Vuelos gallináceos
La compañía de matriz finlandesa Rovio se ha hecho internacional y famosa gracias a la creación de un videojuego para móvil. El jueguecito, que consistía en apuntar con un tirachinas a ciertas construcciones, añadía una pequeña dosis de morbo al sustituir los proyectiles habituales por pájaros y al esconder dentro de los potenciales blancos a cerdos que resultaban aplastados por el derrumbe de las estructuras que los protegían.
Ese jueguecito, nada original, pero muy adictivo, se llamaba Angry birds. En poco tiempo se convirtió en el más descargado de la historia, dando lugar a un crecimiento espectacular de la pequeña empresa original que ahora produce, además de otros videojuegos, series de televisión animadas, música y hasta películas, todo ello con su correspondiente y abundantísimo merchandising.
A nadie debe sorprenderle que una película basada en este videojuego resulte enormemente simple. Tampoco que, como guiño constante al concepto original, tenga su base argumental en la lucha de los pájaros contra los cerdos llevada a cabo con un tirachinas gigante, y que por tanto, se haya convertido en un éxito comercial entre los fans del videojuego de casi todas las edades.
Por último, lo menos sorprendente de todo es que la película resulte absolutamente rutinaria, previsible y hasta chabacana, y que con ello, su éxito se incremente exponencialmente.

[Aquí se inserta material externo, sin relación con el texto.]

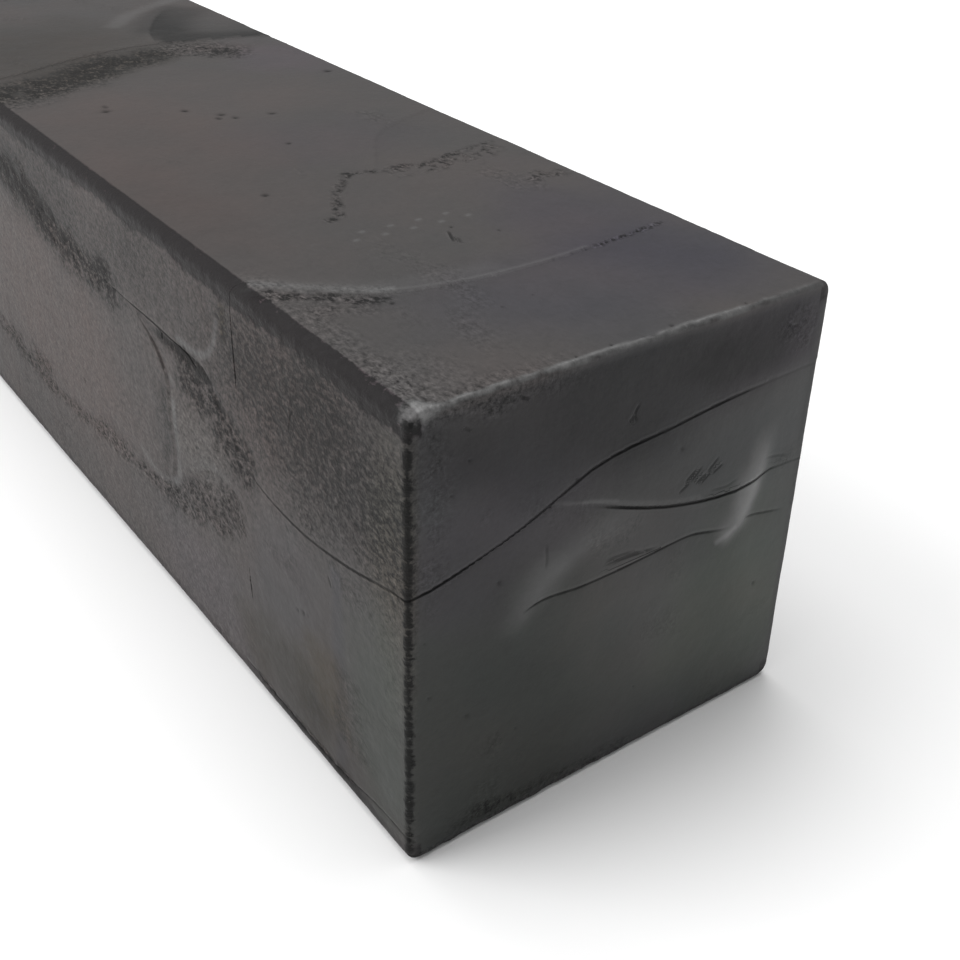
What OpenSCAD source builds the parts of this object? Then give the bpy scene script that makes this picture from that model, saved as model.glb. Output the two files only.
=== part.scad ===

La dirección de la misma corre a cargo de dos desconocidos —Clay Kaitis y Fergal Reilly—, aunque su guión esté en manos de Jon Vitti, el veterano escritor de los libretos de Ice Age, Alvin y las ardillas o incluso de algún episodio de Los Simpson. Podemos quizá atribuir alguno de los pocos chistes afortunados del filme a su buen hacer, pero quizá también el grueso de los más insustanciales a su cansancio y falta de motivación ante un producto basado en premisas tan simples.
Con todo, lo más destacable —en el aspecto negativo— es la dirección de los dos novatos. Éstos han hecho uso y abuso de recursos muy manidos en el hiperacelerado cine actual —la cámara lenta y la cámara rápida, los reiterados clichés de los personajes, el slapstick, los chistes escatológicos y el lenguaje chusco— y con ello han llevado al escalafón más bajo a una película que no por ser infantil merecía ser estúpida.
Luego está su curiosa estructura: ésta se organiza en torno a una serie de episodios insertos en una larga trama integral. Aunque hay una continuidad argumental entre ellos, no parece que puedan considerarse elementos imprescindibles para el desarrollo de la historia; es decir, que muchas de las secuencias han sido concebidas como un chiste corto, y luego han sido añadidas en un metraje que por su propia insustancialidad, lo aguantaba todo viniera o no a cuento. Ello es comprensible si tenemos en cuenta que se trataba de llegar como fuese a una situación final en la que unos pájaros se disparaban a sí mismos con tirachinas contra unos cerdos.
Visto así, el resultado no es del todo malo, porque en el camino nos hemos encontrado con una justificación de la ira como emoción respetable, con un personaje como el del Águila Poderosa, acostumbrado a vivir de rentas y con un ego tan desmesurado como ridículo, que acaba por concederle de nuevo una gloria que por su inoperancia no merece —un cliché tan presente en nuestra cultura que merecía representarse— o un escarnio del buenrollismo y la autoayuda personificados en un ave que no deja de recordarme por su actitud e incluso aspecto —y sé que esto es meramente accidental— a la Elsa Punset del edulcorado control emocional.
Desde luego, no puede considerarse nefasta una película que levanta tanta pasión entre los pequeños. Por una extraña razón ha conseguido conectar con sus más bajas pasiones y los hace mantenerse pegados —es un decir— a sus asientos y reír a carcajada limpia con sus ocurrencias. Sólo por eso, y por contener un ocurrente relato sobre el engaño masivo y la manipulación política, el que suscribe se ha sentido magnánimo para concederle una calificación mínima, pero no ínfima.
Esto es así porque seguramente los padres tendremos ocasión de contemplar cosas peores, que consigan aburrir incluso a los niños. Para ellas guardamos los ceros.